Once the president’s speech has been obtained, the actual words spoken have to be identified in the audio. This could be done automatically, but would require a huge effort. Also, even with the best system, at least 10% of the words would be incorrect. Another barrier is that most recognition systems do not recognize filler words. They are instead trained to output or , just some marker that a filler word happened. An additional system could be built to identify the actual filler word once their locations have been detected, but that would be another large obstacle.

Speaker Verification

Assuming the proper data can be collected and the transcripts can be produced, the actual analysis can begin. The task amounts to speaker verification, confirming the identity of a speaker based on a sample of data. Usually this task is done with audio data, but since the proposed impostor has an identical voice, the transcript must be used instead. I could find surprisingly little research in this area. My best guess is that the circumstances where this would be needed would be uncommon.

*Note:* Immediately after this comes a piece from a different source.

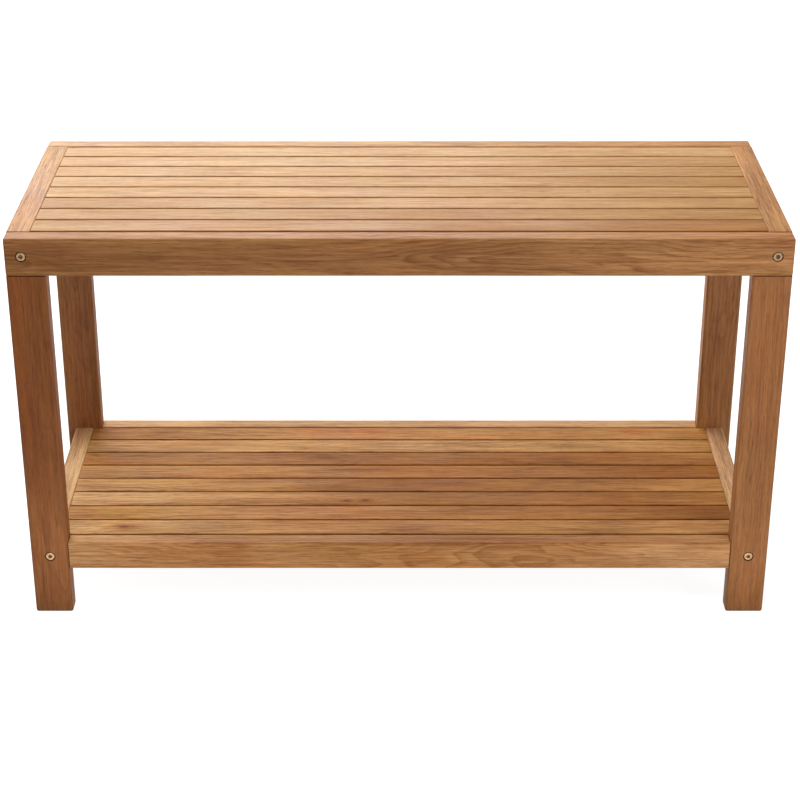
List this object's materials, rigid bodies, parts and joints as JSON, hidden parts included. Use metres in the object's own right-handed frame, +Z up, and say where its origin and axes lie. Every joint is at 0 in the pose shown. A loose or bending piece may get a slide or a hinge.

Due to the constraints of this particular situation, a simple approach would probably suffice. The simplest approach would be to collect the number of times the president spoke every word for a given time period. From there you can calculate the frequency of each word. Given prior knowledge about the usage of words, comparisons could be made. For instance, comparing the relative frequencies of soda and pop or the frequencies of filler words. Even then, you would have to be careful you are not just anomaly hunting.

Conclusion

It probably does not come as a surprise that it would be unlikely anyone could quickly perform this analysis in an abandoned YMCA with a scavenged computer; a tremendous amount of time, effort, and computing resources would be required. The data needs to be collected, transcribed, and analyzed. In addition, this all ignores what is probably the most difficult step, formulating the initial hypothesis. The Joes would have to hypothesize that there would be a difference in word usage for the president after a particular date. Often in science, the process of testing an idea can seem rather straightforward after the fact, but that ignores the initial insight that was required.